Just to get it out of the way: I’m a bit older than of most you. I’m an old school FOSS contributor: Slackware, couple kernel merges, and some weak device driver contributions.
I’m just not WOW’d by this Plasma release that is spoken as a Herculean effort. I’m seeing the news everywhere, and it seems everyone is clamoring to get it, but it mostly seems like 90% cosmetic changes, no? I must be missing something.
Here are the things I’ve gathered are non-cosmetic:
- Update to QT6
- Better Wayland interactions (HDR notable)
- Compositor improvements for gaming
Everything else seems like eye candy. I feel like Gnome and forks, or Xfce have been faster to the fight on these things, and this KDE release took many years. So what do I have wrong here?
Faster to the fight for what? Wayland? Xfce doesn’t even have a working Wayland session yet, so surely not. The new Plasma update is indeed being hyped for stability and Wayland. Wayland is finally ready to be used by default and that’s a big deal. Many of the biggest issues with 5.27 have been fixed, which has improved usability a lot. HDR is also a big deal, people have been waiting for years for it to work on desktop Linux. Yes, there is also a lot of “eyecandy”. People constantly complain Plasma looks ancient compared to GNOME, so they’re doing something about it.

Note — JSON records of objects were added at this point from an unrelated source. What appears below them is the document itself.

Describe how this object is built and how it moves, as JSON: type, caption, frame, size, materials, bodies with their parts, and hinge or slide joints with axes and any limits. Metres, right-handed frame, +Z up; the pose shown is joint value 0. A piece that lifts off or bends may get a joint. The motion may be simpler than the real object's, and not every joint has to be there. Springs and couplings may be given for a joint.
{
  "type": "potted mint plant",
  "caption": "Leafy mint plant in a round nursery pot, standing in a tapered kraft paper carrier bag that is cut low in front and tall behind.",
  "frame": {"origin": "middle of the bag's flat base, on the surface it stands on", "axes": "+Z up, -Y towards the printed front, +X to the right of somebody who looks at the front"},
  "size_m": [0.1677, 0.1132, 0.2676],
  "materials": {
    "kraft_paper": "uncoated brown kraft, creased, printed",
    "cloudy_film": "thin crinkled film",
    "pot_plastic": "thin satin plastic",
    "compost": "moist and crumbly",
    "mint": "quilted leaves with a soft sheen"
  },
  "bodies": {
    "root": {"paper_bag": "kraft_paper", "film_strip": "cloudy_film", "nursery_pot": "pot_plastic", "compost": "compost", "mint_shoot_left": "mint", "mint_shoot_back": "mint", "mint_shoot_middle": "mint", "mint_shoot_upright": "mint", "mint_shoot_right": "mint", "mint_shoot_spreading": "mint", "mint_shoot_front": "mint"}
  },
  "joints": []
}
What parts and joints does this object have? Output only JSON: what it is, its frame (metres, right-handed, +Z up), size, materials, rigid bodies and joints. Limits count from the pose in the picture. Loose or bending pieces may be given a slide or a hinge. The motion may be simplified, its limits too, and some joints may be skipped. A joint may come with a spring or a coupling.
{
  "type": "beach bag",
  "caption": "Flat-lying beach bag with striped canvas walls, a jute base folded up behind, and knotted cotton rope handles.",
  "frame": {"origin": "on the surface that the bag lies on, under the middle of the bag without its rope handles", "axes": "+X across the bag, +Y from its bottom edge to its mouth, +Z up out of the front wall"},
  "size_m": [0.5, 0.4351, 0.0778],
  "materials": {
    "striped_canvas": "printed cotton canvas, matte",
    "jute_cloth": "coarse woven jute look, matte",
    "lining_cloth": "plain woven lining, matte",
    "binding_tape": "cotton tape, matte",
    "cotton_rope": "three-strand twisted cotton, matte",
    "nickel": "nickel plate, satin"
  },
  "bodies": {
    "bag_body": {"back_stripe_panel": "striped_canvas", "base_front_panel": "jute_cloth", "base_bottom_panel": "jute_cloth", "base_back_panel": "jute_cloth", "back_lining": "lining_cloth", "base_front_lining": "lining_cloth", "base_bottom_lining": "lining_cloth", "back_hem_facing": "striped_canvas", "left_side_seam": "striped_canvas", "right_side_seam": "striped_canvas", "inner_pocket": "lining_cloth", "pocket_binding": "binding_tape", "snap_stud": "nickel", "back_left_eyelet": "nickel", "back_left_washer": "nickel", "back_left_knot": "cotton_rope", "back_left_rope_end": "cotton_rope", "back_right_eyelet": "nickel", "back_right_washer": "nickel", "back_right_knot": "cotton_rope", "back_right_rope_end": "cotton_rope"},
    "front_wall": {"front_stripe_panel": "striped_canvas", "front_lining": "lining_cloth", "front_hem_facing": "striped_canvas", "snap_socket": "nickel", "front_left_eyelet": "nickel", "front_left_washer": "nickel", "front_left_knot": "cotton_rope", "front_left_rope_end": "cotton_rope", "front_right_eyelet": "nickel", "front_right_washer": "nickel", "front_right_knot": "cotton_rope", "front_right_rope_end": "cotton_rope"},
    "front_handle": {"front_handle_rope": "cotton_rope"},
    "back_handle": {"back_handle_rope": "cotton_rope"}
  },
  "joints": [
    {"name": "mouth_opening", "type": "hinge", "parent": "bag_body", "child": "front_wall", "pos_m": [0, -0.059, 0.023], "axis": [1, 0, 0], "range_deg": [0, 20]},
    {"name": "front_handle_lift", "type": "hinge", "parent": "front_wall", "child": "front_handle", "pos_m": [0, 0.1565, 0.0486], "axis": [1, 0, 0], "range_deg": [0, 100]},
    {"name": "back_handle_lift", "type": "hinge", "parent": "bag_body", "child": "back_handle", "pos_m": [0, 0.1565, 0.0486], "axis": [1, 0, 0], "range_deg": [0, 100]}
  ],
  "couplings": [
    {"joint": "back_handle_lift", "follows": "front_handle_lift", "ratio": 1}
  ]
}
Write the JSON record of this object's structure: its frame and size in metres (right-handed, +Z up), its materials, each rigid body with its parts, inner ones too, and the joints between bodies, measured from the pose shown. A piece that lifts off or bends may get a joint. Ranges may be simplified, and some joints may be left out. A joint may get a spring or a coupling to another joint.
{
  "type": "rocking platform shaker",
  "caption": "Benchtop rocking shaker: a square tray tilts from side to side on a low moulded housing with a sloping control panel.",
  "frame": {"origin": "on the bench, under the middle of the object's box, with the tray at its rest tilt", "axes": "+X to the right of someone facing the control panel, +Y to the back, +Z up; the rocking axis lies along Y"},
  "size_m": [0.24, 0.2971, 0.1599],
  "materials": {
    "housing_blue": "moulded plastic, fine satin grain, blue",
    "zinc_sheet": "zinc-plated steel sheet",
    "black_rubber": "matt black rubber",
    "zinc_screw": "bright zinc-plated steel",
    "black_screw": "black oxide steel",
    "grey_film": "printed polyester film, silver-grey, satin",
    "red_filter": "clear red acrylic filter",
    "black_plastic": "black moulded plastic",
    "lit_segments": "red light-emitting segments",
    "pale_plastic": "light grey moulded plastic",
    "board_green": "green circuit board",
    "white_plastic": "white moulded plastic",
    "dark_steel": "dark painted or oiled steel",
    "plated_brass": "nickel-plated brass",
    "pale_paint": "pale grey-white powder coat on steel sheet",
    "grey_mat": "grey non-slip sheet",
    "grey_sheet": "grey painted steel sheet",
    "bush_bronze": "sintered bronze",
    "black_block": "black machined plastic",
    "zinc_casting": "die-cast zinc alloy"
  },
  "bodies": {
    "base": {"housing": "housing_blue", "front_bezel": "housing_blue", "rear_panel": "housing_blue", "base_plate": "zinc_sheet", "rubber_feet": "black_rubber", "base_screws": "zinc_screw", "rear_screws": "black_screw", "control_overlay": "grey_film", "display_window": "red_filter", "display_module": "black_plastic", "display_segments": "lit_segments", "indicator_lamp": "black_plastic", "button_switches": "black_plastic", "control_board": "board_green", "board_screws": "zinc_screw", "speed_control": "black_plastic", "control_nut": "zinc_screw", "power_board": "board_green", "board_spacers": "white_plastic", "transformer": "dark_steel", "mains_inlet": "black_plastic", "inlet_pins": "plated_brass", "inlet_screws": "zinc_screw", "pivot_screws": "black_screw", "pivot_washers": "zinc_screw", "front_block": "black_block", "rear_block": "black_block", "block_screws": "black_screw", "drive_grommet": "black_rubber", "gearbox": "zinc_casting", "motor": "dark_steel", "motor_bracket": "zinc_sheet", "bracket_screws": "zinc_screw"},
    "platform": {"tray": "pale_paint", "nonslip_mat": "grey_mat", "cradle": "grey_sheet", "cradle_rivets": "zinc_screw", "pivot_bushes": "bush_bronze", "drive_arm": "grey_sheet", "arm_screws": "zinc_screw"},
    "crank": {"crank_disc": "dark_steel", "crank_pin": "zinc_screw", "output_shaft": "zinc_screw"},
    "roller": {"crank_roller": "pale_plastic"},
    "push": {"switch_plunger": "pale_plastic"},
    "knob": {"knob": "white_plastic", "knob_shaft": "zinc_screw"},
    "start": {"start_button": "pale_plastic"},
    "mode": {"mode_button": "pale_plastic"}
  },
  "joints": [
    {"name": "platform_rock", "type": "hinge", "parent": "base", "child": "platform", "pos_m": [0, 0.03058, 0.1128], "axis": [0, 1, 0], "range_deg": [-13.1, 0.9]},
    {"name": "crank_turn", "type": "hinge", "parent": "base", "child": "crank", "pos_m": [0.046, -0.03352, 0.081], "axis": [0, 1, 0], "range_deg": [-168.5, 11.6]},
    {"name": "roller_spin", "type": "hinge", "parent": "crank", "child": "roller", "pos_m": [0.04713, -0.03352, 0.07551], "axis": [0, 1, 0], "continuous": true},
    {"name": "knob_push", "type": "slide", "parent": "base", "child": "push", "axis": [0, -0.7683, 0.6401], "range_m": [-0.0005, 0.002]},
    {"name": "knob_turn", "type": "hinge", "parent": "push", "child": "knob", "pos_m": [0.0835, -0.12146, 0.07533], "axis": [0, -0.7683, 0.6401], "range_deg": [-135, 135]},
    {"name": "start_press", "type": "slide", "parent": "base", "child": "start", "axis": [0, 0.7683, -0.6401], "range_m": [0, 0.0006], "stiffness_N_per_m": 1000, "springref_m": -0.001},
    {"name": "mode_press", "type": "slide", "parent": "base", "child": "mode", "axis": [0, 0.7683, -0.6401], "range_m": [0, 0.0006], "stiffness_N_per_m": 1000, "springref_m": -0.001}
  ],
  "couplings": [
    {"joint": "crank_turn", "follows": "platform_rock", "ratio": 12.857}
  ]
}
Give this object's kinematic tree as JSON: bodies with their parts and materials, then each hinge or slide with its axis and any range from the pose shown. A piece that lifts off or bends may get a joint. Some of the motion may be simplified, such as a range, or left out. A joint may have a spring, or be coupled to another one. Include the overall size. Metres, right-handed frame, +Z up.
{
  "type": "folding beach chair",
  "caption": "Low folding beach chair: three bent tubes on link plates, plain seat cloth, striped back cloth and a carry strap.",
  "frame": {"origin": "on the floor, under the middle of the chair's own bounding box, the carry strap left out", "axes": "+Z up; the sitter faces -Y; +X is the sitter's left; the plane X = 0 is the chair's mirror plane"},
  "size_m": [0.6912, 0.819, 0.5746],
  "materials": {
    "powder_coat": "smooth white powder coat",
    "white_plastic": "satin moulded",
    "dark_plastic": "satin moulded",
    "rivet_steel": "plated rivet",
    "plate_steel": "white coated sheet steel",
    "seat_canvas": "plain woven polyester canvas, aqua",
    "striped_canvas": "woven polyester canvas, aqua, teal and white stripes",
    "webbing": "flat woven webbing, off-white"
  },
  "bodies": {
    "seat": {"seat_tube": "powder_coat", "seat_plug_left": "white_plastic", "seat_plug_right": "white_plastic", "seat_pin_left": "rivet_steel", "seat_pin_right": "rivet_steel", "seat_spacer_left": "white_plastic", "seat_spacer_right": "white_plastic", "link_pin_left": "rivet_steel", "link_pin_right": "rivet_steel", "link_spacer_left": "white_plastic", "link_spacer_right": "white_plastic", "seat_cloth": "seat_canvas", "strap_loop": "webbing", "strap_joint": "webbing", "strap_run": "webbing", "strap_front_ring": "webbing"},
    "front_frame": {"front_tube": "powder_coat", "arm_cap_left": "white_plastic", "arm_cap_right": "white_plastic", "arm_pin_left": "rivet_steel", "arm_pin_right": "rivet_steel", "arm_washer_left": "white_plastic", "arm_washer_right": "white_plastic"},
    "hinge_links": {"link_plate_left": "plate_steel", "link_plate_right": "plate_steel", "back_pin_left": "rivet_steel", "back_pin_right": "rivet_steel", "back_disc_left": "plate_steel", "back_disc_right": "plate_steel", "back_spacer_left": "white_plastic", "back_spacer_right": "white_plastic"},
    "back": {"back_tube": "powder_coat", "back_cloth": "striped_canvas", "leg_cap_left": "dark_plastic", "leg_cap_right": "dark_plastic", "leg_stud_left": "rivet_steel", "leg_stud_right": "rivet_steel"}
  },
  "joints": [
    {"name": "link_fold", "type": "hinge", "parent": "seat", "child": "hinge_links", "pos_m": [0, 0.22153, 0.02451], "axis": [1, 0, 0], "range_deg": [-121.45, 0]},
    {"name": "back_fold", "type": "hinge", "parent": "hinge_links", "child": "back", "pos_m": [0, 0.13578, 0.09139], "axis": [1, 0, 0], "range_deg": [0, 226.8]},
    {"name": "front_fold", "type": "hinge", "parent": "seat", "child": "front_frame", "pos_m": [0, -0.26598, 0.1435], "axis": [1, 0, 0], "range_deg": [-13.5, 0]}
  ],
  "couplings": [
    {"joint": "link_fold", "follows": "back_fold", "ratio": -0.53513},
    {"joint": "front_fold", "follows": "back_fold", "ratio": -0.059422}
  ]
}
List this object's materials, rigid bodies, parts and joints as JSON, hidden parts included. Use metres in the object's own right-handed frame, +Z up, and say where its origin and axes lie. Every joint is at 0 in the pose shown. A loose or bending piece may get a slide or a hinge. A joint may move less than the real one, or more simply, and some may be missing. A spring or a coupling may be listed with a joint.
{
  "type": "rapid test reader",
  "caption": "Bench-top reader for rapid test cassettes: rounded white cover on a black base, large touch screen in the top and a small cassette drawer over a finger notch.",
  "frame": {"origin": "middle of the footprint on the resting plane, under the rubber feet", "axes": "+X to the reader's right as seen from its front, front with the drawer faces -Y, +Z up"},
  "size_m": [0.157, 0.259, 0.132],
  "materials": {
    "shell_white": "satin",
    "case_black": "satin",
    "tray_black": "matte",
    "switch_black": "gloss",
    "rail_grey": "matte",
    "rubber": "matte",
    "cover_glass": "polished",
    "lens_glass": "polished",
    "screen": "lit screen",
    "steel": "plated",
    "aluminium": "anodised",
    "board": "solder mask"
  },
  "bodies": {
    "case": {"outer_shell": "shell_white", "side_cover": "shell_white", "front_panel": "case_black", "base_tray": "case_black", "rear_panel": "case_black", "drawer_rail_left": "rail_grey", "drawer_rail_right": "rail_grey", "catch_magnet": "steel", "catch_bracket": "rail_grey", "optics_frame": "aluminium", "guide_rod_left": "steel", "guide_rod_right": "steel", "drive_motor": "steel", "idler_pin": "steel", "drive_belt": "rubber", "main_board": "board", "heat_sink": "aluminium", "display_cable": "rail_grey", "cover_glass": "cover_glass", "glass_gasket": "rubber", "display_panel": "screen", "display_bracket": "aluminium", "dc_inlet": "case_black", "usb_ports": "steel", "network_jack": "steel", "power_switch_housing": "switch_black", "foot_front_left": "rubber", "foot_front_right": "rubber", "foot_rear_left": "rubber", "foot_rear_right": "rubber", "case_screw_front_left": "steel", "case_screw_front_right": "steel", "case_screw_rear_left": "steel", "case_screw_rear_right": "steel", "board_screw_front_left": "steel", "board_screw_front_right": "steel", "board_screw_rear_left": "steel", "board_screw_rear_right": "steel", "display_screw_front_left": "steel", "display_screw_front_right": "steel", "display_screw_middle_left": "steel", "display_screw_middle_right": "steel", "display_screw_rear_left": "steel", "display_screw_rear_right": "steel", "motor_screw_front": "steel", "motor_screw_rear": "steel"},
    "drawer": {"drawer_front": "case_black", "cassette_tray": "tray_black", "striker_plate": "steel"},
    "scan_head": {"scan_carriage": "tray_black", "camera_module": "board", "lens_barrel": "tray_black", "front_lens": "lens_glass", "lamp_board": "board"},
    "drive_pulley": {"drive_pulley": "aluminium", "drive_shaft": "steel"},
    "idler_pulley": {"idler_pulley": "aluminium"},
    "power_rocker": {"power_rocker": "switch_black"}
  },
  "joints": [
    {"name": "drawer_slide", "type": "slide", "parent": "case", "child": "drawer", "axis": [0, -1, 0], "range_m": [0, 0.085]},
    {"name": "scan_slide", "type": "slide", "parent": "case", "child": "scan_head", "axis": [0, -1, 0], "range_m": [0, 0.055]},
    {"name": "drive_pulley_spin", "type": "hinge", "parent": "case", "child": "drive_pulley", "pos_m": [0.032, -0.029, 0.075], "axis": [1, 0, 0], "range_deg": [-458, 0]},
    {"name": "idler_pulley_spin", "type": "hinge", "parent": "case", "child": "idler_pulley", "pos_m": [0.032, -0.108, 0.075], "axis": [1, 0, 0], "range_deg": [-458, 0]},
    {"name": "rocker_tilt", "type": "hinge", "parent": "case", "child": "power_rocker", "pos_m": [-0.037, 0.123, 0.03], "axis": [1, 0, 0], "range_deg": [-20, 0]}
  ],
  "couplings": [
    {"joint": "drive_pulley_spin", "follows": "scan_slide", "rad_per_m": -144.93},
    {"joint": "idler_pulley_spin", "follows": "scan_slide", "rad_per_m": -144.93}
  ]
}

Unless I’m missing something they’re going to wait a bit more, no? Plasma 6 only has experimental support. Neither X nor Wayland support it. Cosmic says they’ll support it but Cosmic is not here yet.
Some Steam games can use HDR if you have a patched kernel and the latest Nvidia/AMD drivers but they do so without help from the desktop environment. That’s pretty much the only use case I can think of, not sure I’d call it a “big deal”.